GIVEN PROBLEM. From the records below, copy every line that contains the word "More".

-- begin INPUT DATA --

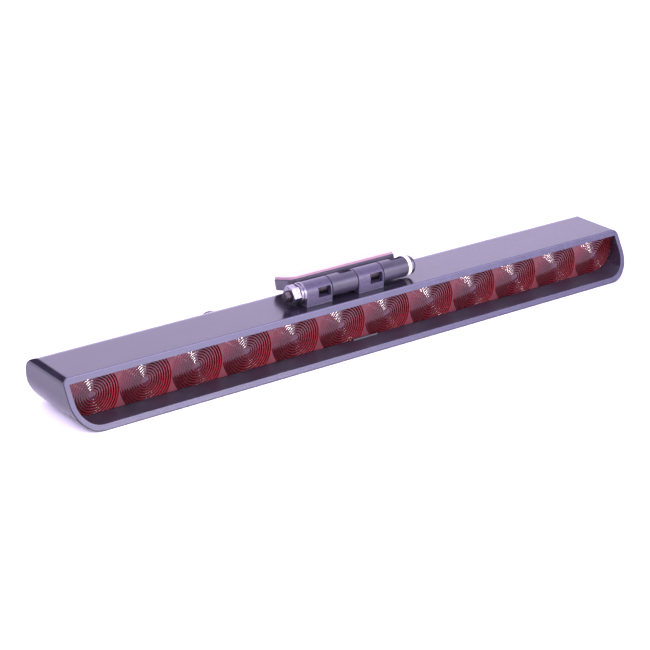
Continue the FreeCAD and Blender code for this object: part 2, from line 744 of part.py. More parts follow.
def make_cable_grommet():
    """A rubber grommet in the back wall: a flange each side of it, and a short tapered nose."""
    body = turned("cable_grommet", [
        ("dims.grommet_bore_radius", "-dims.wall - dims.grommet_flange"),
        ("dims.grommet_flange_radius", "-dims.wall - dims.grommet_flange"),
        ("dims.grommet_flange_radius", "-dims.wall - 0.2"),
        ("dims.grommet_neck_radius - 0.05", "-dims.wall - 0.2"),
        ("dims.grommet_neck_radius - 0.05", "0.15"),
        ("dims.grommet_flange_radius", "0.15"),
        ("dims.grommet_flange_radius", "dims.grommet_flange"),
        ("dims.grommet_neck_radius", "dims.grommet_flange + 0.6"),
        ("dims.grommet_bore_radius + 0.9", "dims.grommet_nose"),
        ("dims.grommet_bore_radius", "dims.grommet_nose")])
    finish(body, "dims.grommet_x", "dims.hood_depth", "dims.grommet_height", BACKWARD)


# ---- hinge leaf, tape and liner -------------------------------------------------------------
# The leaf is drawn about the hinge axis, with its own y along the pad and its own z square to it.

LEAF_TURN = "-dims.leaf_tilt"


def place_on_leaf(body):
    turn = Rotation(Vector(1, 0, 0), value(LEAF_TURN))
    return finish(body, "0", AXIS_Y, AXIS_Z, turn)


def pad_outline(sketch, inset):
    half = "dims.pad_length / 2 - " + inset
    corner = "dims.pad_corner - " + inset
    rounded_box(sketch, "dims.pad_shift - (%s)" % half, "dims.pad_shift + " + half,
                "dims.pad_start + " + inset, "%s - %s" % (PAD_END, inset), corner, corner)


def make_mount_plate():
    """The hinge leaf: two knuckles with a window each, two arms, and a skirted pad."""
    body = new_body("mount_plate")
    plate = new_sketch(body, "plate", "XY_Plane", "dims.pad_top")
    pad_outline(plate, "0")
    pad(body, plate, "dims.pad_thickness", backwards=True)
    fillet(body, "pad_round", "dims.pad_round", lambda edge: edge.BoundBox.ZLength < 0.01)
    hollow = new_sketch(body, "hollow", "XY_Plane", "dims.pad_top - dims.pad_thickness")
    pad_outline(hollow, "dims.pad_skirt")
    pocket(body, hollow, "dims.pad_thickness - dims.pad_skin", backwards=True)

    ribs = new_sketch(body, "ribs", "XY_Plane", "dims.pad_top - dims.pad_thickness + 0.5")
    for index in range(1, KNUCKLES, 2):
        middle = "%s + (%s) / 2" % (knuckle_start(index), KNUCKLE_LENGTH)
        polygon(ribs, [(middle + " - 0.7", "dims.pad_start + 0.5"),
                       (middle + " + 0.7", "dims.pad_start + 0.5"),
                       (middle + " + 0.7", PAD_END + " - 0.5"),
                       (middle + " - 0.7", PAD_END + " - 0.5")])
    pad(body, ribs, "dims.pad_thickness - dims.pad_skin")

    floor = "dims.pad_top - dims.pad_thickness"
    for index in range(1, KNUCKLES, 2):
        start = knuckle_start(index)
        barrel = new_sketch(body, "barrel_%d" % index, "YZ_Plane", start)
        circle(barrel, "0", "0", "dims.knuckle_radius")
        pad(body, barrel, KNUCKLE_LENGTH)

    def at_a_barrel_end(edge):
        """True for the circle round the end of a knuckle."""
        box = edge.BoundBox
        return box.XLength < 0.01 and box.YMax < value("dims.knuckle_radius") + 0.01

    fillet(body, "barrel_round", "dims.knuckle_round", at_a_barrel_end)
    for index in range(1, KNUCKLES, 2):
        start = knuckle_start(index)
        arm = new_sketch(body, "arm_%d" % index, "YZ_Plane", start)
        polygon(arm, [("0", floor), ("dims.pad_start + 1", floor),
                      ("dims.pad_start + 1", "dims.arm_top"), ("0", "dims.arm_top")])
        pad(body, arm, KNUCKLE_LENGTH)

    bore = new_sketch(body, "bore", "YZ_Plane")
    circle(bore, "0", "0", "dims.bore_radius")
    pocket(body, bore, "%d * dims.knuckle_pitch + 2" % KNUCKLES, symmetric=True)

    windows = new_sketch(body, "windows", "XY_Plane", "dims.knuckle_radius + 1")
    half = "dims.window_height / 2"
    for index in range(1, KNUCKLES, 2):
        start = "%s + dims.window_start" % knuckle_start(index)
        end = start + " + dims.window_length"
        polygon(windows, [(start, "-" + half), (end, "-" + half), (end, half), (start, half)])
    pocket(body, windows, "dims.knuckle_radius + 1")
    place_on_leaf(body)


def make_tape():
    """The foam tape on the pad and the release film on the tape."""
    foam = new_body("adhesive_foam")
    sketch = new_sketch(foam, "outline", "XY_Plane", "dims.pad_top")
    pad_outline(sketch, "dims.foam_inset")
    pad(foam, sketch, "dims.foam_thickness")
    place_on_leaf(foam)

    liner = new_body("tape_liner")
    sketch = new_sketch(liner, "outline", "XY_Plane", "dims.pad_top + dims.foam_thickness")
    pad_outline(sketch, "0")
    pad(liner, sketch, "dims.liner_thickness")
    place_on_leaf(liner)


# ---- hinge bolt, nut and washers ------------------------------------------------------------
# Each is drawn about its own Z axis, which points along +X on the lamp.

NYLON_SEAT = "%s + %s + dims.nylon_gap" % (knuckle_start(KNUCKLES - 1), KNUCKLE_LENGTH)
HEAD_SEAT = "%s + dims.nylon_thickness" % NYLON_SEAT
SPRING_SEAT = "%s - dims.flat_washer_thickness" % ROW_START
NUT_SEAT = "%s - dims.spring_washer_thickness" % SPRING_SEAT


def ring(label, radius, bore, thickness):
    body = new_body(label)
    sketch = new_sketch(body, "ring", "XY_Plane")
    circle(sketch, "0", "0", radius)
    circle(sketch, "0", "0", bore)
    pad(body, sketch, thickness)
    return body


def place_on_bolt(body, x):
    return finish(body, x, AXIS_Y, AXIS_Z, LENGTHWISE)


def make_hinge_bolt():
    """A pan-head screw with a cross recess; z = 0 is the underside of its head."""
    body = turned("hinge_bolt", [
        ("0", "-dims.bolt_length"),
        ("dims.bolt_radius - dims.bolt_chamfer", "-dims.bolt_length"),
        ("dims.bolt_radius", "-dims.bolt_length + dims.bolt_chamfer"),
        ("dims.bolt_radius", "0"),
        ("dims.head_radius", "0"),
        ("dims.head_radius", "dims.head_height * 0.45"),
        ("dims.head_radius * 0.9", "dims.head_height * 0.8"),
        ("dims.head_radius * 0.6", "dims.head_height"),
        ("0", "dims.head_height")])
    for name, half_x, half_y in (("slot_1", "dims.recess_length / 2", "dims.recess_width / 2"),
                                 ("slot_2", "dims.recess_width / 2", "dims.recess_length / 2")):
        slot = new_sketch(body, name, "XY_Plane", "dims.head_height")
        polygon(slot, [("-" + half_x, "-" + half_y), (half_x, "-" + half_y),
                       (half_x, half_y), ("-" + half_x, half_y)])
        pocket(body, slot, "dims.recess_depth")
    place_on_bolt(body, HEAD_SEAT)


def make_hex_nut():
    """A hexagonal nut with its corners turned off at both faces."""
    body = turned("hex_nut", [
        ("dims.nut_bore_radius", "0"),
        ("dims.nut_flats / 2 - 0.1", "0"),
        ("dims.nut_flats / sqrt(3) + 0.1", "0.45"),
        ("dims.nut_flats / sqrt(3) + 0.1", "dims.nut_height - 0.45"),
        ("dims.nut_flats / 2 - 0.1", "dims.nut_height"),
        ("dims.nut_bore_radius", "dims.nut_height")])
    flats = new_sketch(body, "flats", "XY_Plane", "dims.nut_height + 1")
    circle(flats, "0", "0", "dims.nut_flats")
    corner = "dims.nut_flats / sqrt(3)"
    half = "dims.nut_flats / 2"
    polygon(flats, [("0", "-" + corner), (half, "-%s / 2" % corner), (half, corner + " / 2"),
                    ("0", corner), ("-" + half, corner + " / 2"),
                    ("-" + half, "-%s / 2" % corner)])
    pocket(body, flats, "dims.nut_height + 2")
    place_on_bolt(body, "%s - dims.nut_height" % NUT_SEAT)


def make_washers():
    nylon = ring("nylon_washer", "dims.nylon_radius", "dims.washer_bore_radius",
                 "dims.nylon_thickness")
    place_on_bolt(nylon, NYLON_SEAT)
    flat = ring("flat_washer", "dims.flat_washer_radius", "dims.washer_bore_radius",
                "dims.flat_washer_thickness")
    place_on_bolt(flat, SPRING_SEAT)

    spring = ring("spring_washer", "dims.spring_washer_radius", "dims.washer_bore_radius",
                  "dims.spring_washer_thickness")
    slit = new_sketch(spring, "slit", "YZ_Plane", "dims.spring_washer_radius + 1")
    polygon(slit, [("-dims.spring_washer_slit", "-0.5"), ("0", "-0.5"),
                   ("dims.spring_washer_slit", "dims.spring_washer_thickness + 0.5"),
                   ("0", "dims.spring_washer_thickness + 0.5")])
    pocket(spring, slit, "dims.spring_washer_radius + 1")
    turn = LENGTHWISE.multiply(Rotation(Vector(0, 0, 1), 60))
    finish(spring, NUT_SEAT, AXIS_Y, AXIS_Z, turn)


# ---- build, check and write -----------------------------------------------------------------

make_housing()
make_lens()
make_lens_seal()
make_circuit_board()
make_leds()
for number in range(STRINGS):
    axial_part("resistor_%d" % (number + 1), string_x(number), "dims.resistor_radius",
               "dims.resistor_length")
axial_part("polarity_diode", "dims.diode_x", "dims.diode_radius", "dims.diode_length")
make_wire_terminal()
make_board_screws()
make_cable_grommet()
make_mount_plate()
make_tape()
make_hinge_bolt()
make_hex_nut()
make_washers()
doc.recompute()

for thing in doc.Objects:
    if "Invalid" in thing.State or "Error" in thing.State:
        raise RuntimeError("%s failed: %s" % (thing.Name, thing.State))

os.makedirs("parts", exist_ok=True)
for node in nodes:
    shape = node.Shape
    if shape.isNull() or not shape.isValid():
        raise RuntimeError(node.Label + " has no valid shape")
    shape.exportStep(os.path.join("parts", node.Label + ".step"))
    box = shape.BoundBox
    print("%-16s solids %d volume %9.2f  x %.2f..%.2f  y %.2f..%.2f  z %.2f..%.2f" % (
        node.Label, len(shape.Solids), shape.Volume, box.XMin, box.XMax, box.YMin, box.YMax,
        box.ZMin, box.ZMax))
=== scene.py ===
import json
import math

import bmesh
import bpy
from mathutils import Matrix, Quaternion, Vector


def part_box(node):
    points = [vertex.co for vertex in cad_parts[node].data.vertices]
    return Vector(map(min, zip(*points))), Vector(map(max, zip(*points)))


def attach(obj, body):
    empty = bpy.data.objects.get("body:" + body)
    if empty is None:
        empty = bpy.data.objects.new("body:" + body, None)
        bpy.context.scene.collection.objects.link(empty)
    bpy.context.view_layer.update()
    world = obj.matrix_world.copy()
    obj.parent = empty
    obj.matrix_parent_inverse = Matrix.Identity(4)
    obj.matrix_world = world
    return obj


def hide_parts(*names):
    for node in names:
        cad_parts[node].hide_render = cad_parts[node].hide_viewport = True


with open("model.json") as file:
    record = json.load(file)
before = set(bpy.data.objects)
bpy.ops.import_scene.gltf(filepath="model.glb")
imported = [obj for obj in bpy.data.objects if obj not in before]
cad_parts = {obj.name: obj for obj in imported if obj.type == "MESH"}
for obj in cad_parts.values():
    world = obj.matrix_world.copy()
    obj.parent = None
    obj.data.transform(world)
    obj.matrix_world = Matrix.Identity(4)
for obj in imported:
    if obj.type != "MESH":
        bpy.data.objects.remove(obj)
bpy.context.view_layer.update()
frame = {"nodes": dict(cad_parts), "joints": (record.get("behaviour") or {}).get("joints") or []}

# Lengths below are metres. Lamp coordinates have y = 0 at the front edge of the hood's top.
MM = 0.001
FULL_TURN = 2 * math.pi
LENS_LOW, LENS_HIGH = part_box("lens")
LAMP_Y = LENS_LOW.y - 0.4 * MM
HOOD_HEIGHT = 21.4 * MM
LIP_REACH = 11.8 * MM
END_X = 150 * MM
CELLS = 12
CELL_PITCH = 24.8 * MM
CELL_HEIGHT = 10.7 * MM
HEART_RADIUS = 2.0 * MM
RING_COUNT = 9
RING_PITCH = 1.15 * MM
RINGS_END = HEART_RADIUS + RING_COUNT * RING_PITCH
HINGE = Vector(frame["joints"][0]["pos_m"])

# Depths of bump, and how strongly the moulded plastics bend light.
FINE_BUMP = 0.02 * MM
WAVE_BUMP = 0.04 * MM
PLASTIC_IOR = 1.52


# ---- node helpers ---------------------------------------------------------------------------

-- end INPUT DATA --
-- begin INPUT DATA --

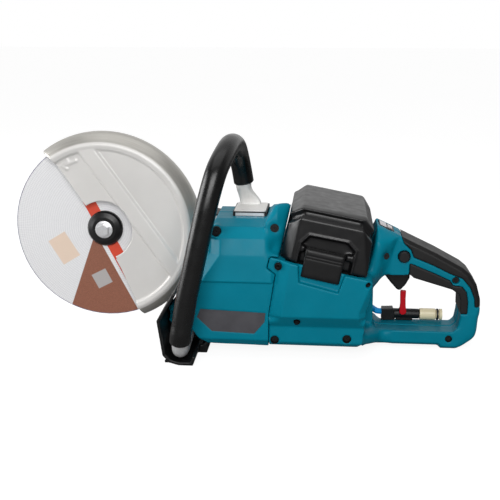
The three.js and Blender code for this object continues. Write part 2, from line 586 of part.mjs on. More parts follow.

-- end INPUT DATA --
-- begin INPUT DATA --

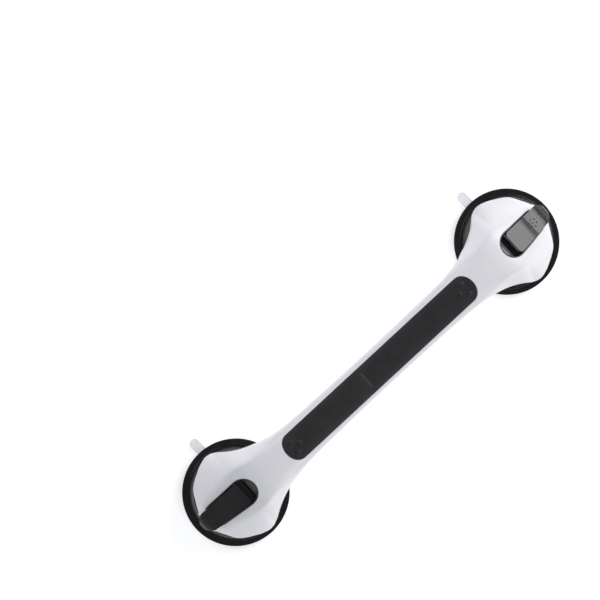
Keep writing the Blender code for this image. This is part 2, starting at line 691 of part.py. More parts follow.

-- end INPUT DATA --

FINISHED ANSWER.
Continue the FreeCAD and Blender code for this object: part 2, from line 744 of part.py. More parts follow.
The three.js and Blender code for this object continues. Write part 2, from line 586 of part.mjs on. More parts follow.
Keep writing the Blender code for this image. This is part 2, starting at line 691 of part.py. More parts follow.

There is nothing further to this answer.